The company is also switching to a SaaS (subscription as a service) based model which has been seeing huge success. Annual SaaS recurring revenue has grown at a CAGR of 41% from 2018 to 2022, while the adjusted EBITDA margin also increased from 15% to 21%. Currently, 80% of revenue is tied to subscription bundles, up from just 46% in 2017. The ongoing transition should continue to improve profitability and revenue visibility.
Investors Takeaway
I think Axon is a unique company that will see huge success over the long term. Axon’s products are seeing strong demand with Axon Cloud leading the pack. The TAM for the company is huge and it has only captured a tiny portion of it, especially in international markets. It is also transitioning to a SaaS-based business model which should continue to improve margins and operational leverage. Besides, the company’s presence in the defense space provided it with much more stability compared to other growth companies that have been affected by the macro environment.

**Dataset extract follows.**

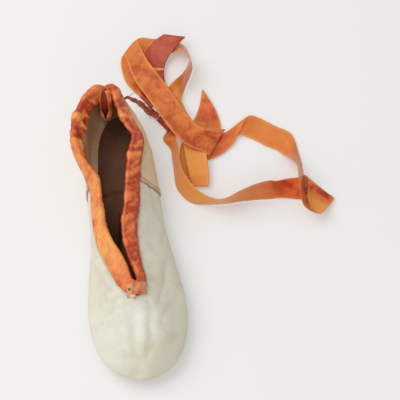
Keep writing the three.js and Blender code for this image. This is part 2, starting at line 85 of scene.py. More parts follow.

However, valuation is an issue here. After the massive run-up in the past six months, the current multiple seems very elevated. It is now trading at a fwd PE ratio of 71.8x which is expensive even if we factor in its impressive growth rate. On a PS (price to sales) basis, it is trading at 12.8x, meaningfully above its 5-year historical average of 9.6x. I don’t think there is much potential upside left in current levels as growth and catalysts are likely already priced in. Therefore, I rate the company as a Hold.